Impersonal Architecture Is Out, Home-Like Classroom Plans Are In

THE idea of making schools more like home is getting attention across the United States. A growing chorus of architects and educators is saying that cold, impersonal buildings can lead to a feeling of alienation among students.

The architects who designed Public School No. 5 in Manhattan hope to make children feel secure and as if they belong there. Courtyards, building entrances, and classrooms are designed to fit the scale of a child.

A school "is the first building that a child is going to confront, the first home outside of home," says George Luaces, an architect with the New York firm Gruzen Samton Steinglass.

When a child looks at P. S. 5, Mr. Luaces hopes that the student will see a collection of well-defined units rather than a forbidding expanse of brick and concrete. "... The classroom modules have the feeling of individuality, so the children can really relate and say `I go to the building on the right, you go to the building on the left,' " Mr. Luaces says.

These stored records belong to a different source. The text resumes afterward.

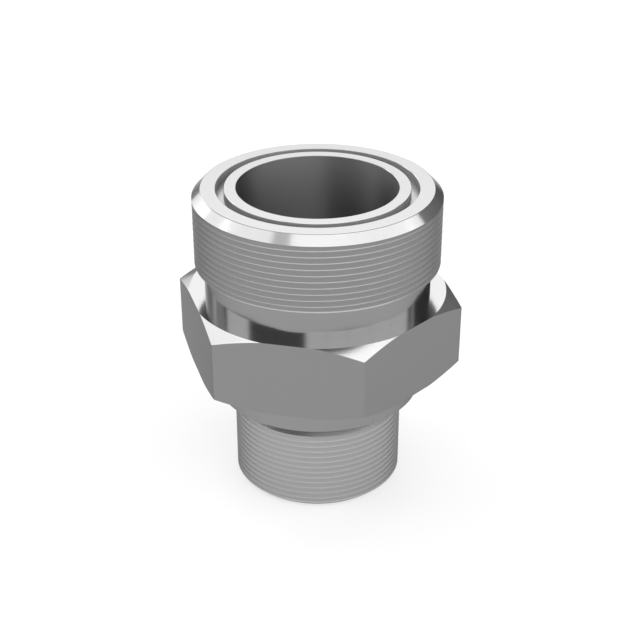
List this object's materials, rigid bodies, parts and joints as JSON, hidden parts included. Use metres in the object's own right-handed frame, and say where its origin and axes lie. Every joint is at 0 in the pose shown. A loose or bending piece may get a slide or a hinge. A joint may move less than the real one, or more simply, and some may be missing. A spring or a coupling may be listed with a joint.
{
  "type": "straight hydraulic adapter fitting",
  "caption": "Straight male adapter fitting: a large threaded end that seals on its grooved face, a wrench hexagon, and a smaller threaded stud end, with a stepped bore through.",
  "frame": {"origin": "centre of the stud's end face, on which the fitting stands", "axes": "+Z along the bore axis, from the stud end up to the face-seal end; two corners of the hexagon point along +X and -X"},
  "size_m": [0.0606, 0.0524, 0.0659],
  "materials": {
    "plated_steel": "machined steel with a thin clear-passivated plating, satin to bright"
  },
  "bodies": {
    "root": {"adapter_body": "plated_steel"}
  },
  "joints": []
}
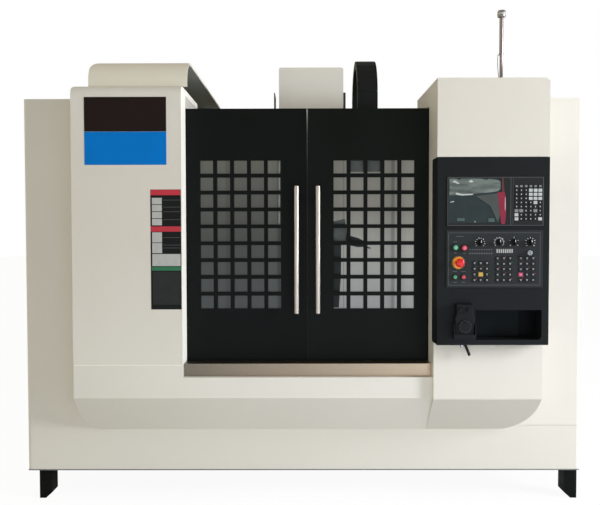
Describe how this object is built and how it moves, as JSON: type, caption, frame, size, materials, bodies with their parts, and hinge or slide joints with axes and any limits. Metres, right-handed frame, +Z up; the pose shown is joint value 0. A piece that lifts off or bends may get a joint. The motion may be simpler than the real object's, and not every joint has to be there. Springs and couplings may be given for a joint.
{
  "type": "cnc machining center",
  "caption": "Enclosed vertical machining centre with sliding doors, a column-mounted spindle head, a cross-slide table, an arm-type tool changer and a side control box.",
  "frame": {"origin": "on the floor, under the middle of the bounding box", "axes": "+Z up, +X to the operator's right, the operator stands on the -Y side"},
  "size_m": [2.678, 2.1998, 2.288],
  "materials": {
    "cream_paint": "satin",
    "black_paint": "satin",
    "box_paint": "textured satin",
    "stainless": "brushed",
    "clear_sheet": "clear",
    "bright_steel": "polished",
    "ground_steel": "ground",
    "zinc_steel": "zinc plated",
    "casting_paint": "painted",
    "machined_iron": "machined",
    "motor_black": "satin",
    "panel_grey": "satin",
    "bezel_plastic": "matte",
    "screen": "gloss",
    "key_plastic": "matte",
    "red_plastic": "gloss",
    "green_plastic": "gloss",
    "knob_plastic": "matte",
    "lock_metal": "polished",
    "unit_plastic": "matte",
    "lamp_metal": "satin",
    "bellows_fabric": "matte",
    "chain_plastic": "matte",
    "disc_alloy": "machined",
    "pot_plastic": "matte",
    "tank_paint": "satin"
  },
  "bodies": {
    "machine_frame": {"base_casting": "casting_paint", "column_casting": "casting_paint", "levelling_feet": "zinc_steel", "corner_legs": "black_paint", "guide_rails": "ground_steel", "axis_motors": "motor_black", "left_side_cover": "cream_paint", "right_side_cover": "cream_paint", "front_skirt": "cream_paint", "front_apron": "cream_paint", "left_pillar_cover": "cream_paint", "right_pillar_cover": "cream_paint", "door_tracks": "stainless", "magazine_hood": "cream_paint", "rear_cover": "cream_paint", "chip_pan": "stainless", "changer_gearbox": "casting_paint", "coolant_tank": "tank_paint", "electrical_cabinet": "cream_paint", "control_box": "box_paint", "display_unit": "bezel_plastic", "display_screen": "screen", "panel_keys": "key_plastic", "operator_panel": "panel_grey", "hand_unit": "unit_plastic", "signal_lamp": "lamp_metal"},
    "left_door_leaf": {"left_door": "black_paint", "left_window": "clear_sheet", "left_handle": "bright_steel"},
    "right_door_leaf": {"right_door": "black_paint", "right_window": "clear_sheet", "right_handle": "bright_steel"},
    "cross_slide": {"saddle": "casting_paint", "y_bellows": "bellows_fabric"},
    "table": {"work_table": "machined_iron"},
    "head": {"spindle_head": "casting_paint", "spindle_motor": "motor_black", "head_cover": "cream_paint", "side_guards": "box_paint", "cable_chain": "chain_plastic"},
    "tool_spindle": {"spindle": "ground_steel"},
    "x_screw": {"x_ball_screw": "ground_steel"},
    "y_screw": {"y_ball_screw": "ground_steel"},
    "z_screw": {"z_ball_screw": "ground_steel"},
    "magazine": {"magazine_disc": "disc_alloy", "tool_pots": "pot_plastic"},
    "arm_lift_shaft": {"arm_shaft": "ground_steel"},
    "tool_arm": {"change_arm": "zinc_steel"},
    "stop_button": {"emergency_stop": "red_plastic"},
    "start_control": {"start_button": "green_plastic"},
    "hold_control": {"hold_button": "red_plastic"},
    "power_on_control": {"power_on_button": "green_plastic"},
    "power_off_control": {"power_off_button": "red_plastic"},
    "mode_control": {"mode_knob": "knob_plastic"},
    "feed_control": {"feed_knob": "knob_plastic"},
    "rapid_control": {"rapid_knob": "knob_plastic"},
    "speed_control": {"speed_knob": "knob_plastic"},
    "key_control": {"key_switch": "lock_metal"},
    "dial_control": {"pulse_dial": "unit_plastic"},
    "rear_door": {"cabinet_door": "cream_paint"}
  },
  "joints": [
    {"name": "left_door_slide", "type": "slide", "parent": "machine_frame", "child": "left_door_leaf", "axis": [-1, 0, 0], "range_m": [0, 0.465]},
    {"name": "right_door_slide", "type": "slide", "parent": "machine_frame", "child": "right_door_leaf", "axis": [1, 0, 0], "range_m": [0, 0.465]},
    {"name": "y_axis", "type": "slide", "parent": "machine_frame", "child": "cross_slide", "axis": [0, 1, 0], "range_m": [-0.2, 0.2], "deforming": ["y_bellows"]},
    {"name": "x_axis", "type": "slide", "parent": "cross_slide", "child": "table", "axis": [1, 0, 0], "range_m": [-0.3, 0.3]},
    {"name": "z_axis", "type": "slide", "parent": "machine_frame", "child": "head", "axis": [0, 0, 1], "range_m": [-0.32, 0.13], "deforming": ["cable_chain"]},
    {"name": "spindle_spin", "type": "hinge", "parent": "head", "child": "tool_spindle", "pos_m": [0.036, -0.29, 1.475], "axis": [0, 0, 1], "continuous": true},
    {"name": "x_screw_spin", "type": "hinge", "parent": "cross_slide", "child": "x_screw", "pos_m": [0.036, -0.29, 0.685], "axis": [1, 0, 0], "range_deg": [-10900, 10900]},
    {"name": "y_screw_spin", "type": "hinge", "parent": "machine_frame", "child": "y_screw", "pos_m": [0.036, -0.5, 0.475], "axis": [0, 1, 0], "range_deg": [-7300, 7300]},
    {"name": "z_screw_spin", "type": "hinge", "parent": "machine_frame", "child": "z_screw", "pos_m": [0.036, 0.242, 1.375], "axis": [0, 0, 1], "range_deg": [-4800, 11600]},
    {"name": "magazine_spin", "type": "hinge", "parent": "machine_frame", "child": "magazine", "pos_m": [-0.6, -0.29, 1.615], "axis": [1, 0, 0], "continuous": true},
    {"name": "arm_lift", "type": "slide", "parent": "machine_frame", "child": "arm_lift_shaft", "axis": [0, 0, 1], "range_m": [-0.11, 0]},
    {"name": "arm_swing", "type": "hinge", "parent": "arm_lift_shaft", "child": "tool_arm", "pos_m": [-0.322, -0.29, 1.195], "axis": [0, 0, 1], "range_deg": [0, 270]},
    {"name": "stop_press", "type": "slide", "parent": "machine_frame", "child": "stop_button", "axis": [0, 1, 0], "range_m": [0, 0.004]},
    {"name": "start_press", "type": "slide", "parent": "machine_frame", "child": "start_control", "axis": [0, 1, 0], "range_m": [0, 0.003], "stiffness_N_per_m": 1200, "springref_m": -0.002},
    {"name": "hold_press", "type": "slide", "parent": "machine_frame", "child": "hold_control", "axis": [0, 1, 0], "range_m": [0, 0.003], "stiffness_N_per_m": 1200, "springref_m": -0.002},
    {"name": "power_on_press", "type": "slide", "parent": "machine_frame", "child": "power_on_control", "axis": [0, 1, 0], "range_m": [0, 0.0025], "stiffness_N_per_m": 1200, "springref_m": -0.002},
    {"name": "power_off_press", "type": "slide", "parent": "machine_frame", "child": "power_off_control", "axis": [0, 1, 0], "range_m": [0, 0.0025], "stiffness_N_per_m": 1200, "springref_m": -0.002},
    {"name": "mode_turn", "type": "hinge", "parent": "machine_frame", "child": "mode_control", "pos_m": [0.782, -1.054, 1.254], "axis": [0, 1, 0], "range_deg": [-135, 135]},
    {"name": "feed_turn", "type": "hinge", "parent": "machine_frame", "child": "feed_control", "pos_m": [0.866, -1.054, 1.256], "axis": [0, 1, 0], "range_deg": [-150, 150]},
    {"name": "rapid_turn", "type": "hinge", "parent": "machine_frame", "child": "rapid_control", "pos_m": [0.932, -1.054, 1.256], "axis": [0, 1, 0], "range_deg": [-45, 45]},
    {"name": "speed_turn", "type": "hinge", "parent": "machine_frame", "child": "speed_control", "pos_m": [1.004, -1.054, 1.255], "axis": [0, 1, 0], "range_deg": [-90, 90]},
    {"name": "key_turn", "type": "hinge", "parent": "machine_frame", "child": "key_control", "pos_m": [1.001, -1.054, 1.2095], "axis": [0, 1, 0], "range_deg": [0, 90]},
    {"name": "dial_turn", "type": "hinge", "parent": "machine_frame", "child": "dial_control", "pos_m": [0.71, -1.088, 0.887], "axis": [0, 1, 0], "continuous": true},
    {"name": "cabinet_door_swing", "type": "hinge", "parent": "machine_frame", "child": "rear_door", "pos_m": [-0.52, 1.094, 1.125], "axis": [0, 0, 1], "range_deg": [0, 110]}
  ],
  "couplings": [
    {"joint": "x_screw_spin", "follows": "x_axis", "rad_per_m": -628.32},
    {"joint": "y_screw_spin", "follows": "y_axis", "rad_per_m": -628.32},
    {"joint": "z_screw_spin", "follows": "z_axis", "rad_per_m": -628.32}
  ]
}
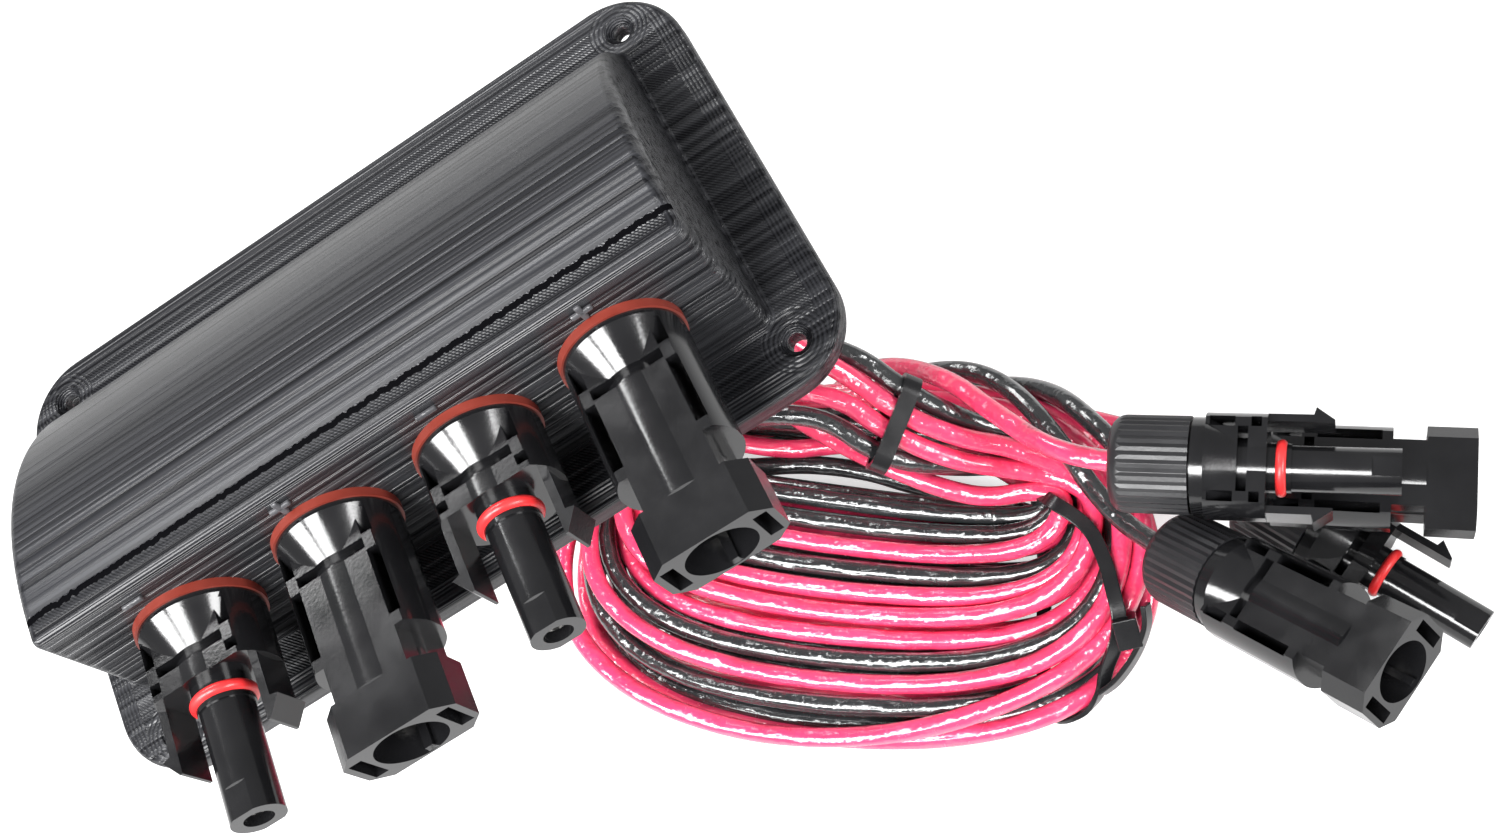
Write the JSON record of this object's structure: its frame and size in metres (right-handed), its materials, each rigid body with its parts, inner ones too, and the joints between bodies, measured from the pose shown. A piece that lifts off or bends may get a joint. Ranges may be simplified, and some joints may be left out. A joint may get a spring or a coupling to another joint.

Writing in New York School Boards magazine, Thomas Schickel, an architect with Fred H. Thomas Associates in Ithaca, N.Y., outlines a "house" plan of school organization. It involves "subdividing a school into smaller, discernible units that give students a clear and identifiable sense of place." His firm has planned both new schools and renovations using this theme.

The Edison Project, spearheaded by Chris Whittle (known for his Channel One in-school TV programming) intends to design and build year-round K-12 schools of 500 to 600 students to provide learning environments where "teachers might actually be freed up enough to spend an hour or more every week or so in one-on-one work with each student."

For some children, the school environment provides the most stable aspect of their lives. According to Rose Diamond, director of the Office of Strategic Planning, Division of School Facilities for New York City, new schools are being built in areas where "kids need more than 8:30 to 3 o'clock. They need structure and help."

The Childrens' Aid Society has joined forces with the New York City Board of Education to make the new facilities "18-hour schools" that are open seven days a week and host numerous after-school programs and clinics.